PONTE VEDRA BEACH, Fla., March 30, 2023 /PRNewswire/ -- The Journal of Applied Corporate Finance recently published its Capital Deployment Roundtable: Measuring and Managing Intangible Investment, a conversation exploring the remarkable decades-long shift in corporate investment from tangible assets like machines and factories to intangible assets like brands, human capital and innovative technologies.
Selected highlights include:
Anup Srivastava of the University of Calgary's Haskayne School of Business articulated the issue this way: "This shift has created an enormous challenge for accounting and financial reporting. US GAAP and the whole related structure of financial reports was created and designed for companies that use physical assets to produce physical products. But as companies rely increasingly on intangible assets like the knowledge embodied in pharma R&D pipelines, or corporate brands and employee talent, our financial reporting has become increasingly less effective in capturing the value created by companies."

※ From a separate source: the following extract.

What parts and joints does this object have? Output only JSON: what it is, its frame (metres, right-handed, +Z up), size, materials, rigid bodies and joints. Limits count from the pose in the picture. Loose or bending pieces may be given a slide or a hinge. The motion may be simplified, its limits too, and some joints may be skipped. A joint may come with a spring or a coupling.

Gary Bischoping, Partner at private equity leader Hellman & Freidman and former CFO of Varian Medical and Finastra, reflected: "A company's capacity to create value, which used to be provided mainly by hard assets, now resides mainly in the knowledge, energy, and initiative of its best and brightest and most driven people."
Glenn Welling, Chief Investment Officer of Engaged Capital noted: "One immutable tenet of successful fundamental investing is the importance of understanding how products and services provide a true source of sustainable differentiation and how that translates to economic outcomes. That principle has been with us at least since Graham and Dodd in the 1930s, but what has changed are the drivers of corporate profitability and investment returns, whether they be the network effects or eyeballs or labor costs or marketing effectiveness."
Paul Clancy, Executive Fellow at Harvard Business School and former CFO of Biogen and Alexion commented: "New companies are generating enormous amounts of cash flow with very little ongoing capital investment …. And in this sense, our conventional Michael Porter-inspired thinking about what protects our cash flow over sustainable periods of time has changed."
Greg Milano and Riley Whately of Fortuna Advisors (fortuna-advisors.com), a strategic advisory firm that helps clients develop new insights and transform decision-making to deliver shareholder value, led the roundtable with additional participation from Shiva Rajgopal of Columbia Business School; and Ken Wiles of the University of Texas McCombs School of Business.